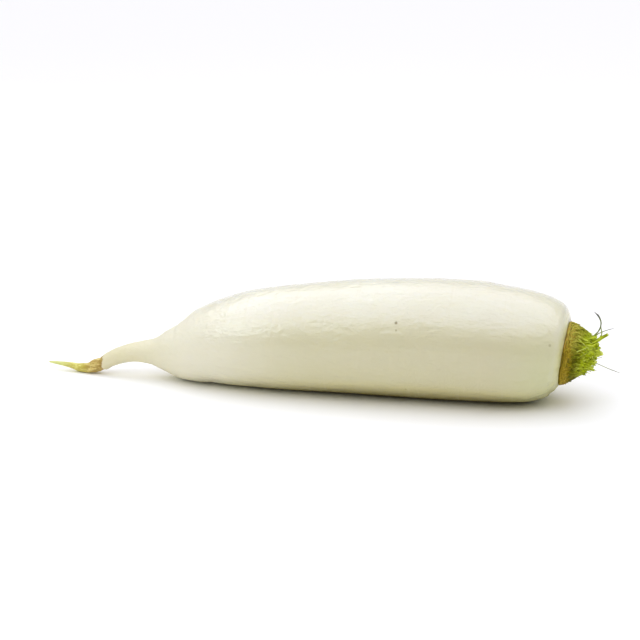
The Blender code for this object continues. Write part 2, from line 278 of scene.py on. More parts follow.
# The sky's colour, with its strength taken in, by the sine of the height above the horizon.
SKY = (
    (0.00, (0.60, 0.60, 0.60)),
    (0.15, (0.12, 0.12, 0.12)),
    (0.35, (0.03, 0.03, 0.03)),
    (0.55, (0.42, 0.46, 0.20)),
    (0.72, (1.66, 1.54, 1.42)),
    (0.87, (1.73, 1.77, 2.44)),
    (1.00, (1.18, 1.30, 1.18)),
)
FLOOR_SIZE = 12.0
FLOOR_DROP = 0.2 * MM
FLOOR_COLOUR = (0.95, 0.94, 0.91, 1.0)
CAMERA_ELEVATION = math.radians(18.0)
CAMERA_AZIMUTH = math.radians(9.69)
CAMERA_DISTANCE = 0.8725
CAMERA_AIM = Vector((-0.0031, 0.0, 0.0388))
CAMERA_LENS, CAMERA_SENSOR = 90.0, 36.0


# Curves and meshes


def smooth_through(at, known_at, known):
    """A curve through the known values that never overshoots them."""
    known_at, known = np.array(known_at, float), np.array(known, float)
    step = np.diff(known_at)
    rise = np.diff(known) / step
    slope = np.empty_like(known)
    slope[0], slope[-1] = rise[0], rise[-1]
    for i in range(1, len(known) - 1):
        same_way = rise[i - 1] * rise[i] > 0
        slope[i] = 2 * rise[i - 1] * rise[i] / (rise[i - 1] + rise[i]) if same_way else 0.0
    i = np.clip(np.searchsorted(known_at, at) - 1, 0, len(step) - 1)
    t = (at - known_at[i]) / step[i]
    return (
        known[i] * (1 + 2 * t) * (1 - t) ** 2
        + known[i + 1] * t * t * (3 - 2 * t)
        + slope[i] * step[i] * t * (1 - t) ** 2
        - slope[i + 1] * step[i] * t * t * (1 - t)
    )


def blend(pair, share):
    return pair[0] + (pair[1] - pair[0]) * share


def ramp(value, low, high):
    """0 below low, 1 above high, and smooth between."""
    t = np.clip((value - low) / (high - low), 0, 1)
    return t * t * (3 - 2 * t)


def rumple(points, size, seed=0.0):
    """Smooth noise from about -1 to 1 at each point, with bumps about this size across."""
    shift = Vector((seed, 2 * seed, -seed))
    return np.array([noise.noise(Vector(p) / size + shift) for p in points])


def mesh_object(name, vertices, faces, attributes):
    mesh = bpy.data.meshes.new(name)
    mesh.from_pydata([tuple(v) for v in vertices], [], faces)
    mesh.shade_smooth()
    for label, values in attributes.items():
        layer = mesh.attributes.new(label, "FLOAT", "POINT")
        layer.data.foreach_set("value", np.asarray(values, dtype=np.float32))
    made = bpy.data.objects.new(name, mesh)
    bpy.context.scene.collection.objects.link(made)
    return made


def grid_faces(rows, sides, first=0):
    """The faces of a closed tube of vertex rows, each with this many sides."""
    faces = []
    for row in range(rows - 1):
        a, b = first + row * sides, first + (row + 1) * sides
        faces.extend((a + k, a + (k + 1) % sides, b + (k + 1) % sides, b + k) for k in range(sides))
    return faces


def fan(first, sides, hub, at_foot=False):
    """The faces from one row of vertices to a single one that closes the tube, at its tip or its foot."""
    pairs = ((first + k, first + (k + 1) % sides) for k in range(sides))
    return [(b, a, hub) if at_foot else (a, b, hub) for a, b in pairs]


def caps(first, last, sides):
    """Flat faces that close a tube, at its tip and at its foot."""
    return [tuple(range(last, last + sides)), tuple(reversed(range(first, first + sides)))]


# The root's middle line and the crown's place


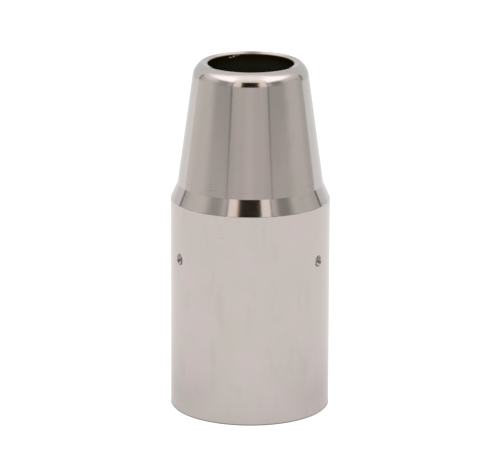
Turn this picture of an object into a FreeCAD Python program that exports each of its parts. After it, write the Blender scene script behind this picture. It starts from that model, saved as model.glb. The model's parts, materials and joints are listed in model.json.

....................

PROBLEM REQUIREMENTS — All of the data needs to be printed once more, exactly.

RESULT OF THE EXERCISE —
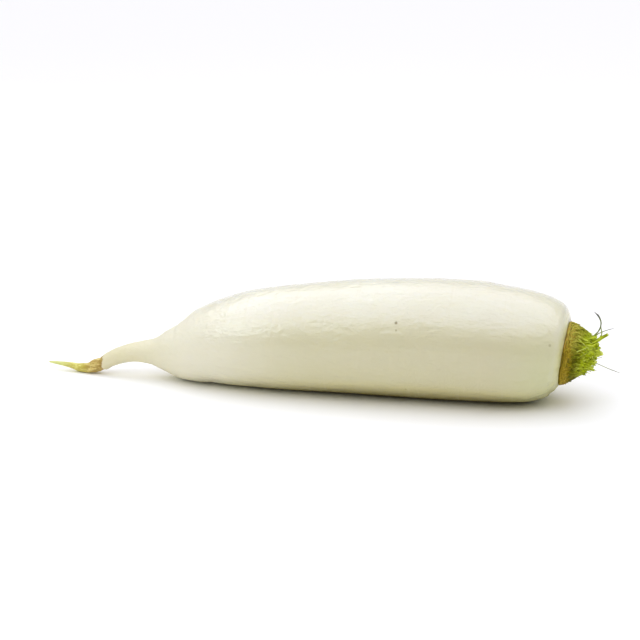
The Blender code for this object continues. Write part 2, from line 278 of scene.py on. More parts follow.
# The sky's colour, with its strength taken in, by the sine of the height above the horizon.
SKY = (
    (0.00, (0.60, 0.60, 0.60)),
    (0.15, (0.12, 0.12, 0.12)),
    (0.35, (0.03, 0.03, 0.03)),
    (0.55, (0.42, 0.46, 0.20)),
    (0.72, (1.66, 1.54, 1.42)),
    (0.87, (1.73, 1.77, 2.44)),
    (1.00, (1.18, 1.30, 1.18)),
)
FLOOR_SIZE = 12.0
FLOOR_DROP = 0.2 * MM
FLOOR_COLOUR = (0.95, 0.94, 0.91, 1.0)
CAMERA_ELEVATION = math.radians(18.0)
CAMERA_AZIMUTH = math.radians(9.69)
CAMERA_DISTANCE = 0.8725
CAMERA_AIM = Vector((-0.0031, 0.0, 0.0388))
CAMERA_LENS, CAMERA_SENSOR = 90.0, 36.0


# Curves and meshes


def smooth_through(at, known_at, known):
    """A curve through the known values that never overshoots them."""
    known_at, known = np.array(known_at, float), np.array(known, float)
    step = np.diff(known_at)
    rise = np.diff(known) / step
    slope = np.empty_like(known)
    slope[0], slope[-1] = rise[0], rise[-1]
    for i in range(1, len(known) - 1):
        same_way = rise[i - 1] * rise[i] > 0
        slope[i] = 2 * rise[i - 1] * rise[i] / (rise[i - 1] + rise[i]) if same_way else 0.0
    i = np.clip(np.searchsorted(known_at, at) - 1, 0, len(step) - 1)
    t = (at - known_at[i]) / step[i]
    return (
        known[i] * (1 + 2 * t) * (1 - t) ** 2
        + known[i + 1] * t * t * (3 - 2 * t)
        + slope[i] * step[i] * t * (1 - t) ** 2
        - slope[i + 1] * step[i] * t * t * (1 - t)
    )


def blend(pair, share):
    return pair[0] + (pair[1] - pair[0]) * share


def ramp(value, low, high):
    """0 below low, 1 above high, and smooth between."""
    t = np.clip((value - low) / (high - low), 0, 1)
    return t * t * (3 - 2 * t)


def rumple(points, size, seed=0.0):
    """Smooth noise from about -1 to 1 at each point, with bumps about this size across."""
    shift = Vector((seed, 2 * seed, -seed))
    return np.array([noise.noise(Vector(p) / size + shift) for p in points])


def mesh_object(name, vertices, faces, attributes):
    mesh = bpy.data.meshes.new(name)
    mesh.from_pydata([tuple(v) for v in vertices], [], faces)
    mesh.shade_smooth()
    for label, values in attributes.items():
        layer = mesh.attributes.new(label, "FLOAT", "POINT")
        layer.data.foreach_set("value", np.asarray(values, dtype=np.float32))
    made = bpy.data.objects.new(name, mesh)
    bpy.context.scene.collection.objects.link(made)
    return made


def grid_faces(rows, sides, first=0):
    """The faces of a closed tube of vertex rows, each with this many sides."""
    faces = []
    for row in range(rows - 1):
        a, b = first + row * sides, first + (row + 1) * sides
        faces.extend((a + k, a + (k + 1) % sides, b + (k + 1) % sides, b + k) for k in range(sides))
    return faces


def fan(first, sides, hub, at_foot=False):
    """The faces from one row of vertices to a single one that closes the tube, at its tip or its foot."""
    pairs = ((first + k, first + (k + 1) % sides) for k in range(sides))
    return [(b, a, hub) if at_foot else (a, b, hub) for a, b in pairs]


def caps(first, last, sides):
    """Flat faces that close a tube, at its tip and at its foot."""
    return [tuple(range(last, last + sides)), tuple(reversed(range(first, first + sides)))]


# The root's middle line and the crown's place


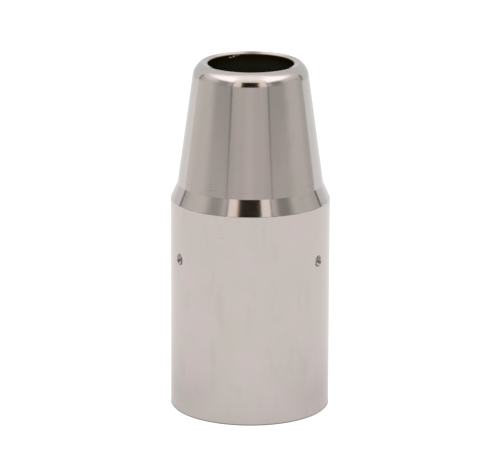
Turn this picture of an object into a FreeCAD Python program that exports each of its parts. After it, write the Blender scene script behind this picture. It starts from that model, saved as model.glb. The model's parts, materials and joints are listed in model.json.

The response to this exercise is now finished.